Eminent domain is the legal authority granted to various entities to take the private land for public use. Only a government or private body with the right to do so can take the private property.
Texas eminent domain laws
The U.S. and Texas constitutions recognize the power of eminent domain. According to the federal law, private property will not be taken for public use without just compensation. Also, article 1 of the Texas Constitution, outlaws the taking, damage or destruction to private property for public use without offering the owner adequate compensation.
Eminent domain case
An eminent domain case against a farmer for his 37-acre tract of land by the Indiana County raises the questions of just compensation and the abuse of power when taking private land for public use even in Texas. Examples of public use include construction of infrastructure projects such as roads and bridges, utility projects such as pipelines, and water and sewer lines, and large commercial projects such arenas and shopping centers.

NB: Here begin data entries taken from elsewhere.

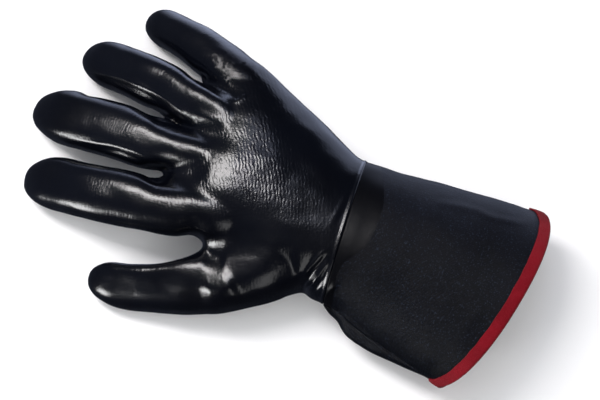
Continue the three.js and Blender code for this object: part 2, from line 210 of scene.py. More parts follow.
def along_line(p, line):
    """Distance of 2-D points from a polyline, and how far along it the nearest place is, 0 to 1."""
    line = np.asarray(line, float)
    seg = np.diff(line, axis=0)
    size = np.linalg.norm(seg, axis=1)
    start = np.concatenate([[0], np.cumsum(size)])
    best = np.full(len(p), 1e9)
    at = np.zeros(len(p))
    side = np.zeros(len(p))
    for k in range(len(seg)):
        rel = p - line[k]
        t = np.clip(rel @ seg[k] / size[k] ** 2, 0, 1)
        off = rel - t[:, None] * seg[k]
        d = np.linalg.norm(off, axis=1)
        near = d < best
        best[near] = d[near]
        at[near] = (start[k] + t[near] * size[k]) / start[-1]
        side[near] = np.sign(seg[k][0] * rel[near, 1] - seg[k][1] * rel[near, 0])
    return best, at, side


def curve_through(points, step=3.0):
    """A smooth line through a few 2-D points."""
    p = np.asarray(points, float)
    if len(p) < 3:
        return p
    n = max(2, int(np.linalg.norm(np.diff(p, axis=0), axis=1).sum() / step))
    t = np.linspace(0, len(p) - 1, n + 1)
    return np.stack([column(p[:, 0], t), column(p[:, 1], t)], 1)


# ------------------------------------------------------------------ creases that show on the back
# Each: the line it follows in the 600 x 400 view, its half width in that view, how far it stands
# out in millimetres (less than zero is a groove), and 1 where it starts at its full depth.
CREASES = [
    # the wrist: a soft fold beside the seam and the groove between
    ([(354, 178), (349, 190), (343, 203), (335, 216), (327, 228)], 3.0, 0.2, 0),
    ([(358, 182), (352, 197), (345, 211), (336, 225)], 1.9, -0.35, 0),
    # folds at the thumb's side of the wrist, each a ridge with a groove after it
    ([(326, 250), (316, 260), (307, 271), (301, 283)], 2.6, 0.9, 0),
    ([(329, 255), (320, 264), (312, 274), (306, 284)], 2.2, -0.9, 0),
    ([(332, 259), (324, 268), (316, 279), (309, 289)], 1.9, 1.2, 0),
    ([(335, 268), (328, 275), (320, 284), (313, 292)], 2.6, -1.2, 0),
    ([(338, 281), (332, 287), (326, 293), (322, 300)], 3.0, 1.8, 0),
    # hollows between the roots of the fingers
    ([(160, 174), (172, 173), (188, 172), (202, 172), (211, 172)], 13.0, -4.4, 1),
    ([(162, 119), (182, 127), (205, 134), (226, 138), (238, 140)], 8.6, -3.4, 1),
    ([(203, 78), (215, 84), (229, 91), (241, 98)], 5.0, -2.6, 1),
    # the fold that forks off the ring finger's back, and the one over the little finger's hollow
    ([(192, 112), (206, 117), (218, 121), (232, 124)], 4.6, 0.8, 0),
    ([(232, 102), (240, 100), (247, 93)], 2.0, 0.6, 0),
    # side seams of the middle and ring fingers, each with the cloth sinking below it
    ([(62, 137), (90, 142), (118, 146), (140, 154), (163, 169)], 1.9, 0.4, 0),
    ([(68, 143), (92, 148), (118, 152), (140, 161), (158, 172)], 2.6, -0.6, 0),
    ([(88, 71), (118, 77), (148, 89), (172, 104), (187, 117)], 1.9, 0.4, 0),
    ([(94, 77), (118, 83), (146, 95), (168, 109)], 2.6, -0.6, 0),
    # the ridge round the root of the thumb, the shelf filled in beside it and the hollow inside it
    ([(202, 246), (203, 264), (203, 282), (201, 302)], 34.0, 2.3, 0),
    ([(208, 245), (236, 248), (260, 250), (292, 256)], 13.0, 1.5, 0),
    ([(202, 256), (213, 257), (226, 258)], 11.0, -1.3, 0),
    ([(200, 298), (211, 296), (223, 292), (238, 284)], 17.0, 2.0, 0),
    # the cuff's crease on the thumb's side, with the hollow lens below it
    ([(324, 299), (337, 310), (360, 329), (377, 344), (398, 360)], 1.8, 0.9, 0),
    ([(334, 316), (350, 330), (362, 340), (380, 354)], 4.0, -1.2, 0),
    # the border of the rolled edge along the cuff's outer side
    ([(412, 177), (440, 184), (468, 190), (493, 196)], 1.6, -0.5, 0),
    ([(428, 201), (452, 205), (477, 211), (493, 218), (538, 226)], 4.0, 0.6, 0),
]

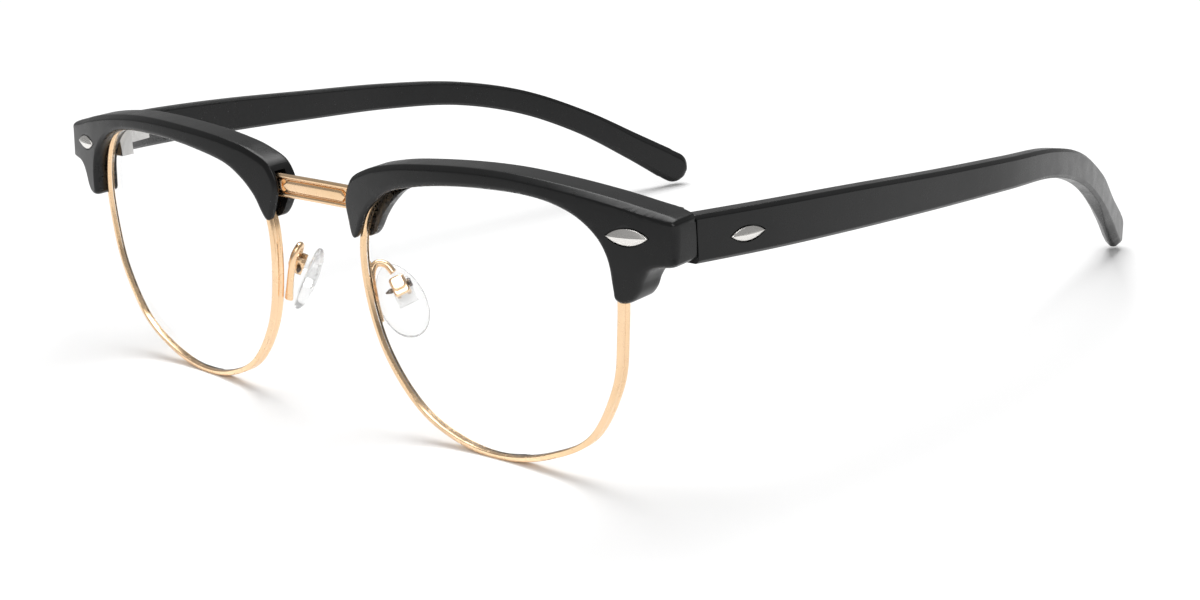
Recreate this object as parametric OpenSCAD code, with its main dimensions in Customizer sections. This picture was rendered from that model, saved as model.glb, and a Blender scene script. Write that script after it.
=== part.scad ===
// Browline eyeglasses: two metal eyewires hung under black plastic brow pieces,
// joined by a metal bridge, with nose pads on wire arms and hinged temples.
// +X is the wearer's left, the front faces -Y, the temples run to +Y, +Z is up.
// The rims and the temple tips stand on z = 0.  Right-hand pieces mirror the left-hand ones.

/* [Front] */
// Distance from the middle of the nose to the middle of a lens
lens_x = 36; // [34:0.5:38]
// Height of the middle of a lens above the ground
lens_z = 20; // [19.5:0.1:20.5]
// Depth of the lens plane from the middle of the glasses
lens_y = -71; // [-72:0.5:-70]
// Radius of the sphere that the lenses and rims follow
face_r = 150; // [140:5:220]
// Turn of each lens towards the temples, in degrees
wrap = 3.2; // [2:0.2:5]
// Lean of the top of each lens forwards, in degrees
tilt = 1.5; // [0:0.1:4]

/* [Rims and lenses] */
// Front-to-back depth of the eyewire
rim_depth = 1.7; // [1.6:0.1:2.2]
// Thickness of the eyewire across its edge
rim_wall = 0.85; // [0.8:0.05:1.2]
// Thickness of the lens
lens_thick = 1.0; // [0.8:0.1:1.2]
// How far the lens and its groove sit behind the middle of the eyewire
lens_back = 0.3; // [0:0.05:0.3]

/* [Brow pieces] */
// How far the brow's front face stands in front of the middle of the lens
brow_front = 2.4; // [2.2:0.1:2.8]
// How far the brow's rear face stands behind the lens surface
brow_rear = 2.2; // [2:0.1:2.6]
// Turn of the brow's front face against the lens, which thickens it towards the temple, in degrees
brow_turn = 1.5; // [1:0.1:2]
// Turn of the brow's rear face, which thins it towards the temple, in degrees
brow_rear_turn = 0.8; // [0:0.1:1.2]
// Depth where the endpiece ends and the temple begins
joint_y = -63.6; // [-64:0.1:-63.4]

/* [Temples] */
// Thickness of a temple
temple_thick = 2.9; // [2.8:0.1:3.4]
// Width of the bevel along a temple's edges
temple_bevel = 0.5; // [0.4:0.1:0.7]
// Radius of the hinge knuckles
knuckle_r = 1.4; // [1.3:0.05:1.45]
// Radius of the hinge screw's shank
hinge_screw_r = 0.7; // [0.6:0.05:0.8]

/* [Nose pads] */
// Length of a pad
pad_length = 12.2; // [12:0.2:14]
// Width of a pad
pad_width = 7; // [6.5:0.1:8.5]
// Thickness of a pad
pad_thick = 2.2; // [1.8:0.1:2.6]
// Radius of the wire of a pad arm
wire_r = 0.55; // [0.5:0.05:0.65]

/* [Hidden] */
$fn = 48;

black = "#1d1d1f";
gold = "#d9b48c";
steel = "#c9c6c0";
clear = "#dfe8ee";
dark = "#4b4643";

gap = 0.05;            // clearance between pieces that sit in each other
slot_gap = 0.1;        // clearance of the rim in the brow's slot

// Outline of the outer edge of the left eyewire, seen from the front, from the lens centre
rim_anchors = [[24.5, 1.4], [24.7, 10.6], [20.9, 18.1], [11.5, 21.4], [-1, 21.7], [-12.8, 20.3],
               [-21.2, 16.2], [-25.1, 9.6], [-25, 0.4], [-22.1, -8.4], [-15.8, -15.8],
               [-7.2, -19.4], [1.4, -20], [10.1, -18], [17.9, -13.9], [22.9, -6]];
rim_steps = 5;         // stations between two anchors of the eyewire

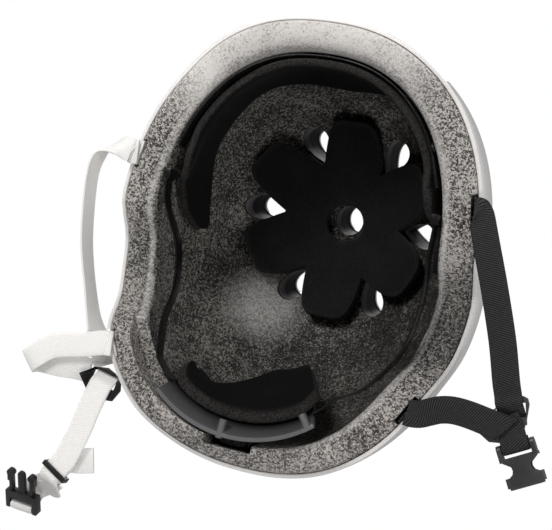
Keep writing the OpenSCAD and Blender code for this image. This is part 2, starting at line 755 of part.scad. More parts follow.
// A strap through places given from its exit, starting square to that line
module harness_strap(i, places, across, k = 4, slant = 0) {
    start = exit_point(i);
    s = sign(start[0]);
    h = swing(s);
    out = unit([s, 0, 0] - (s * h[0]) * h);
    strip([start, start + 3 * out, for (p = places) [start[0] + p[0], start[1] + p[1], p[2]]],
        [h, h, for (a = across) a], web_w, web_t, k, slant);
}
plate_t = 2.2;
slot_l = 7.6;

module left_front_strap() {
    color([0.1, 0.1, 0.1])
    harness_strap(0, [[5.6, 3.4, 5.4], [8, 9.5, 3], [12, 19, 1.4], [20.5, 40, lay_1], [30.5, 67, lay_1],
            [36.8, 88, lay_1 + 0.3], [39.2, 95.6, lay_2], [40.4, 99.6, lay_2 + 0.02], [41.9, 103.2, lay_2 + 2],
            [43.3, 106.8, lay_2 + 4.1], [44.5, 111, lay_2 + 4.1]],
        [[-0.45, 0.89, 0], [-0.8, 0.6, 0], [-0.92, 0.4, 0], [-0.94, 0.34, 0], [-0.95, 0.32, 0], [-0.95, 0.3, 0],
            [-0.96, 0.28, 0], [-0.97, 0.25, 0], [-0.97, 0.24, 0], [-0.97, 0.24, 0], [-0.97, 0.24, 0]]);
}
module left_rear_strap() {
    color([0.1, 0.1, 0.1])
    harness_strap(1, [[7.5, -0.4, lay_1], [12.5, -2.7, lay_1], [18, -5.1, lay_1], [25, -6.4, lay_1], [34, -6, lay_1],
            [47, -4, lay_1], [55.5, -2.8, lay_1]],
        [[-0.06, 1, -0.03], [0.1, 1, 0], [0.15, 1, 0], [0.04, 1, 0], [-0.08, 1, 0], [-0.12, 1, 0], [-0.14, 1, 0]],
        slant = -4);
}
// Plate that joins the straps below the ear, with a slot for the front strap
module divider_plate(outline, slot_at, slot_turn, low) {
    translate([0, 0, low])
    difference() {
        linear_extrude(plate_t)
        polygon(outline);
        translate([slot_at[0], slot_at[1], -1])
        rotate([0, 0, slot_turn])
        translate([-(web_w + 1.4) / 2, -slot_l / 2, 0])
        cube([web_w + 1.4, slot_l, plate_t + 2]);
    }
}
left_low = lay_2 + web_t / 2 + seat;
module left_divider() {
    p = exit_point(0);
    color([0.2, 0.2, 0.2])
    divider_plate([for (q = [[33.5, 104], [34, 99.2], [36, 97], [47, 94.2], [49.6, 95], [51, 98], [51.3, 108],
            [50.8, 112], [39.5, 121.6], [34, 122.4], [26.8, 118.4], [25.6, 112.5]]) [p[0] + q[0], p[1] + q[1]]],
        [p[0] + 41.9, p[1] + 103.2], -14, left_low);
}
// The chin webbing on the left loops round the bar of the socket
bar_r = 1.4;
bar_turn = -28.9;
bar_z = bar_r + seat + web_t + 0.2;
function socket_bar() = [exit_point(0)[0] + 48.7, exit_point(0)[1] + 121.6, bar_z];
bend_r = bar_r + seat + web_t / 2;
module left_chin_strap() {
    b = socket_bar();
    u = [-sin(bar_turn), cos(bar_turn), 0];
    w = [cos(bar_turn), sin(bar_turn), 0];
    z = [0, 0, 1];
    color([0.1, 0.1, 0.1])
    strip([b - 17 * u - 0.5 * w + [0, 0, lay_2 - bar_z], b - 11 * u + [0, 0, lay_2 - bar_z],
            b - 7 * u + [0, 0, lay_2 - bar_z], b - 2.6 * u + [0, 0, lay_1 + 0.3 - bar_z], b - bend_r * z, b + 0.7 * bend_r * (u - z),
            b + bend_r * u, b + 0.7 * bend_r * (u + z), b + bend_r * z, b - 2 * u + bend_r * z,
            b - 4.6 * u + (bend_r + 0.4) * z],
        [for (i = [0:10]) w], web_w, web_t, 3);
}

// Socket of the buckle: webbing bar between two rails, narrow waist and an open mouth
module at_socket() {
    translate(socket_bar())
    rotate([0, 0, bar_turn])
    children();
}
socket_start = 4.6;
module buckle_socket() {
    half = buckle_w / 2;
    rail = (buckle_w - web_w - 1) / 2;
    low = 0.2 - bar_z;
    rail_high = 2 * bar_z - 0.4;
    outline = [[-half, socket_start], [half, socket_start], [0.86 * half, socket_start + 2.2],
        [0.5 * half, socket_start + 5], [0.47 * half, socket_start + 7], [0.54 * half, socket_start + 9],
        [0.82 * half, socket_start + 11], [0.9 * half, socket_start + 13.4], [0.84 * half, socket_start + socket_l],
        [-0.84 * half, socket_start + socket_l], [-0.9 * half, socket_start + 13.4],
        [-0.82 * half, socket_start + 11], [-0.54 * half, socket_start + 9], [-0.47 * half, socket_start + 7],
        [-0.5 * half, socket_start + 5], [-0.86 * half, socket_start + 2.2]];
    color([0.25, 0.25, 0.25])
    at_socket() {
        rotate([0, 90, 0])
        cylinder(r = bar_r, h = buckle_w - rail, center = true, $fn = 32);
        for (s = [-1, 1])
            translate([s * (half - rail / 2) - rail / 2, 0, 0])
            difference() {
                union() {
                    rotate([0, 90, 0])
                    cylinder(r = rail_high / 2, h = rail, $fn = 32);
                    translate([0, 0, -rail_high / 2])
                    cube([rail, socket_start + 1, rail_high]);
                }
                translate([-1, -20, low - 5])
                cube([rail + 2, 40, 5]);
            }
        for (z = [low, low + buckle_t - socket_wall])
            translate([0, 0, z])
            linear_extrude(socket_wall)
            polygon(outline);
        translate([-half, socket_start, low])
        cube([buckle_w, 1.8, buckle_t]);
        translate([-0.42 * half, socket_start, low])
        cube([0.84 * half, 3, buckle_t]);
        for (s = [-1, 1])
            translate([s * (half - socket_wall / 2) - socket_wall / 2 - s * 0.4, socket_start + 10.4, low])
            cube([socket_wall, socket_l - 11.6, buckle_t]);
    }
}

// The right harness is tangled: its front strap lies on edge and its rear strap is folded
module right_front_strap() {
    color("whitesmoke")
    harness_strap(2, [[-5, -0.5, 6.4], [-11, -1.8, 6], [-19, 0, 7.4], [-25.5, 6, 7.9], [-27.8, 18.5, 8],
            [-25, 43.5, 8], [-20.5, 64.7, 8], [-12.5, 88, 8], [-5.5, 106, 8.4], [3, 120, 8.4], [8.5, 130, 7.8]],
        [[0, -1, 0.2], [0, -0.85, 0.5], [-0.2, -0.4, 0.9], [0, 0, 1], [0, 0, 1], [0, 0, 1], [0, 0, 1],
            [0, 0, 1], [0.2, 0, 1], [0.75, -0.3, 0.6], [0.9, -0.4, 0.2]]);
}
module right_rear_strap() {
    fold = lay_1 + 4.6;
    color("whitesmoke")
    harness_strap(3, [[-4, 0.4, lay_1], [-8, 1.2, lay_1], [-18, 4, lay_1], [-38, 9, lay_1],
            [-49.5, 17.5, lay_1], [-53.6, 21.2, lay_1 + 0.9], [-54.4, 22, lay_1 + 2.4], [-53.4, 21.2, fold - 0.4],
            [-49, 19.6, fold], [-34, 19.4, fold], [-22, 18.6, fold], [-13, 19, fold]],
        [[-0.05, 1, 0], [0, 1, 0], [0.1, 0.98, 0], [0.38, 0.92, 0], [0.62, 0.78, 0], [0.66, 0.75, 0],
            [0.66, 0.75, 0], [0.6, 0.8, 0], [0.3, 0.95, 0], [0.05, 1, 0], [0.05, 1, 0], [0.05, 1, 0]]);
}
right_low = lay_1 + web_t / 2 + 0.4;
module right_divider() {
    p = exit_point(3);
    color([0.15, 0.15, 0.15])
    divider_plate([for (q = [[-18.6, 21.5], [-15.5, 19.8], [-12, 17.8], [-6, 15.2], [0, 14.6], [5, 16.8],
            [10, 22.5], [10.6, 26.5], [6.5, 33.5], [0, 34], [-7, 33], [-11.5, 30]]) [p[0] + q[0], p[1] + q[1]]],
        [p[0] - 1, p[1] + 21.6], 12, right_low);
}

// Frame of the plug: its webbing bar, with the prongs along +Y and its front along +Z
plug_lean = 30;
plug_turn = 3;
plug_t = 5.6;
plug_len = 26;
function plug_axes() =
    let (w = [cos(plug_turn), sin(plug_turn), 0],
         p = [sin(plug_turn) * cos(plug_lean), -cos(plug_turn) * cos(plug_lean), -sin(plug_lean)])
    [w, p, cross(w, p)];
function plug_bar() = [exit_point(3)[0] - 44.5, exit_point(3)[1] + 110, plug_len * sin(plug_lean) + plug_t / 2 + 0.6];
function by_plug(x, y, z) = plug_bar() + x * plug_axes()[0] + y * plug_axes()[1] + z * plug_axes()[2];
module at_plug() {
    translate(plug_bar())
    rotate([-180 + plug_lean, 0, plug_turn])
    children();
}

// The chin webbing on the right runs through the ring, round the plug's bar and back through the ring
ring_way = unit([-0.47, 0.88, 0]);
function ring_place() = [exit_point(3)[0] - 19.9, exit_point(3)[1] + 82, 0];
module right_chin_strap() {
    e = exit_point(3);
    r = ring_place();
    c = [ring_way[1], -ring_way[0], 0];
    w = plug_axes()[0];
    color("whitesmoke")
    strip([[e[0] + 0.4, e[1] + 17, right_low + plate_t + lay_1 + 0.3], [e[0] - 0.6, e[1] + 21, right_low + 1.4],
            [e[0] - 1.8, e[1] + 24.6, lay_1 + 0.2], [e[0] - 3.5, e[1] + 30, lay_1], [e[0] - 6.6, e[1] + 42, lay_1],
            [e[0] - 8.6, e[1] + 52, lay_1], r - 12 * ring_way + [0, 0, lay_1], r - 6 * ring_way + [0, 0, lay_1],
            r + [0, 0, lay_1], r + 5.5 * ring_way + [0, 0, lay_1], [r[0] - 2, r[1] + 9.6, 4.6],
            [r[0] - 7.4, r[1] + 13.4, 13.2], by_plug(6, 12, -7), by_plug(2, 7.5, -5), by_plug(0.4, 4.3, -4),
            by_plug(0, 2.8, -1), by_plug(0, 1.6, 2.2), by_plug(0, -0.6, 2.7), by_plug(0, -2.5, 1.4),
            by_plug(0, -2.9, -1.2), by_plug(0.2, -1.4, -4), by_plug(1, 3, -7), by_plug(4, 9, -8.6),
            [r[0] - 9, r[1] + 9.2, 16], [r[0] - 5, r[1] + 7.4, 8.4], r + 5.5 * ring_way + [0, 0, lay_2 + 0.4],
            r + [0, 0, lay_2], r - 4.5 * ring_way + [0, 0, lay_2], [r[0] + 6, r[1] - 8, lay_2 + 0.6],
            [r[0] + 12, r[1] - 9, lay_2 + 2], [r[0] + 21.5, r[1] - 11.4, lay_2 + 3]],
        [[1, 0.2, 0], [1, 0.2, 0], [1, 0.22, 0], [1, 0.2, 0], [1, 0.15, 0], [1, 0.15, 0], [0.96, 0.3, 0], c, c, c,
            c + [0, 0, -0.1], unit(c + w), w, w, w, w, w, w, w, w, w, w, w, unit(c + w), c, c, c, c,
            [0.75, 0.66, 0], [0.3, 0.95, 0], [0.25, 0.97, 0]], web_w, web_t, 3);
}
// Loop that keeps the two layers of the chin webbing together
module keeper_ring() {
    wall = 1.1;
    inside_w = web_w + 1.2;
    inside_t = lay_2 + web_t / 2 + 0.35;
    color([0.1, 0.1, 0.1])
    translate([ring_place()[0], ring_place()[1], 0.1])
    rotate([0, 0, atan2(ring_way[1], ring_way[0]) - 90])
    difference() {
        translate([-inside_w / 2 - wall, -1.6, -wall])
        cube([inside_w + 2 * wall, 3.2, inside_t + 2 * wall]);
        translate([-inside_w / 2, -3, -0.35])
        cube([inside_w, 6, inside_t + 0.45]);
    }
}

// Plug of the buckle: base with a webbing bar, a middle blade and two sprung prongs
base_start = 5;
base_end = plug_len - prong_l;
module buckle_plug() {
    half = buckle_w / 2 + 0.4;
    rail = half - web_w / 2 - 0.6;
    color([0.12, 0.12, 0.12])
    at_plug() {
        rotate([0, 90, 0])
        cylinder(r = bar_r, h = 2 * half - rail, center = true, $fn = 32);
        for (s = [-1, 1])
            translate([s * (half - rail / 2) - rail / 2, -2.4, -plug_t / 2])
            cube([rail, base_start + 3, plug_t]);
        translate([-half, base_start, -plug_t / 2])
        cube([2 * half, base_end - base_start, plug_t]);
        translate([-2.4, base_end - 0.5, -1.2])
        cube([4.8, prong_l - 2.4, 2.4]);
        translate([0, plug_len - 2.9, -1.2])
        cylinder(r = 2.4, h = 2.4, $fn = 32);
    }
}
module plug_prong(s) {
    root_x = buckle_w / 2 - 3.2;
    color([0.12, 0.12, 0.12])
    at_plug()
    translate([0, 0, -1.9]) {
        translate([s * root_x - 1.1, base_end + seat, 0])
        cube([2.2, prong_l - 5, 3.8]);
        translate([s * (root_x + 0.2), plug_len - 3.2, 0])
        cylinder(r = 2.5, h = 3.8, $fn = 32);
        translate([s * (root_x + 1.2) - 1.1, base_end + 7, 0])
        cube([2.2, prong_l - 10, 3.8]);
    }
}
module plug_prong_left() {
    plug_prong(1);
}
module plug_prong_right() {
    plug_prong(-1);
}

outer_shell();
eps_liner();
crown_pad();
brow_pad();
rear_pad();
hook_discs();
brow_band();
band_anchors();
temple_guides();
left_band_arm();
right_band_arm();
rear_cradle();
dial_housing();
dial_cover();
fit_dial();
dial_pinion();
dial_pin();
left_rack();
right_rack();
strap_rivets();
rivet_washers();
strap_tabs();
left_front_strap();
left_rear_strap();
left_divider();
left_chin_strap();
buckle_socket();
right_front_strap();
right_rear_strap();
right_divider();
right_chin_strap();
keeper_ring();
buckle_plug();
plug_prong_left();
plug_prong_right();
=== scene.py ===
# %% [markdown]
# A skate helmet seen from below, dressed in Blender. The frame holds the solids that OpenSCAD made, in
# metres, with +Z up through the crown and -Y towards the brow. Each cell makes one piece or one finish.
# The hard parts keep the places and sizes of their solids. The shell, the foam, the pads and the webbing
# are made again with finer forms, because their solids are coarse.

# %% Load the frame and keep the box of the solids
from functools import partial
from math import cos, exp, hypot, pi, radians, sin, sqrt

import bpy
from mathutils import Matrix, Vector


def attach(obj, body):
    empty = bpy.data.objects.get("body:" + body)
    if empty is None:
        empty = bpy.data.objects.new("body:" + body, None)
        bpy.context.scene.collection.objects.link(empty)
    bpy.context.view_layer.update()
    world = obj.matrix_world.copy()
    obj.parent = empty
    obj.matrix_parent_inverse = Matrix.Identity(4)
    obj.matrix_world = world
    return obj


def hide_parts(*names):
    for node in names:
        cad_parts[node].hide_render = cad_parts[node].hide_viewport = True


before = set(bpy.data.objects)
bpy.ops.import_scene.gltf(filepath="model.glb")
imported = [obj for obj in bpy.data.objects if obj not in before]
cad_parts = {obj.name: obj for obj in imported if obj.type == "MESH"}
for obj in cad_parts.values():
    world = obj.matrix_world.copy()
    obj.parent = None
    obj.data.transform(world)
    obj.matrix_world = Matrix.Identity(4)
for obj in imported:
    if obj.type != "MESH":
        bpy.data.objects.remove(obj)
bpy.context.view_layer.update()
scene = bpy.context.scene
scene.view_settings.view_transform = "Standard"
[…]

The court-appointed appraisers valued the track at $1.4 million, which is four times the $344,000 value St. Joseph County officials had offered the farmer. The land is to be used for the construction of a rail spur for the area planned industrial park. The county economic director Bill Schalliol termed the valuation of the property as “wildly different.”
Computing adequate compensation in an eminent domain case
In Texas, the calculation of compensation is based on the property market value usually at the time of taking the property because the property value fluctuates.
Additionally, the property owner is entitled to receive the value of the “highest and best use” of the property and not necessarily the value of the property for which the owner used the land.
Whenever a portion of land is taken for public use, the damage includes the market value of the property at the time of condemnation or taking. It also includes its effect on the remaining property including the resulting injuries due to the taking such as the denial of enjoyment of the property.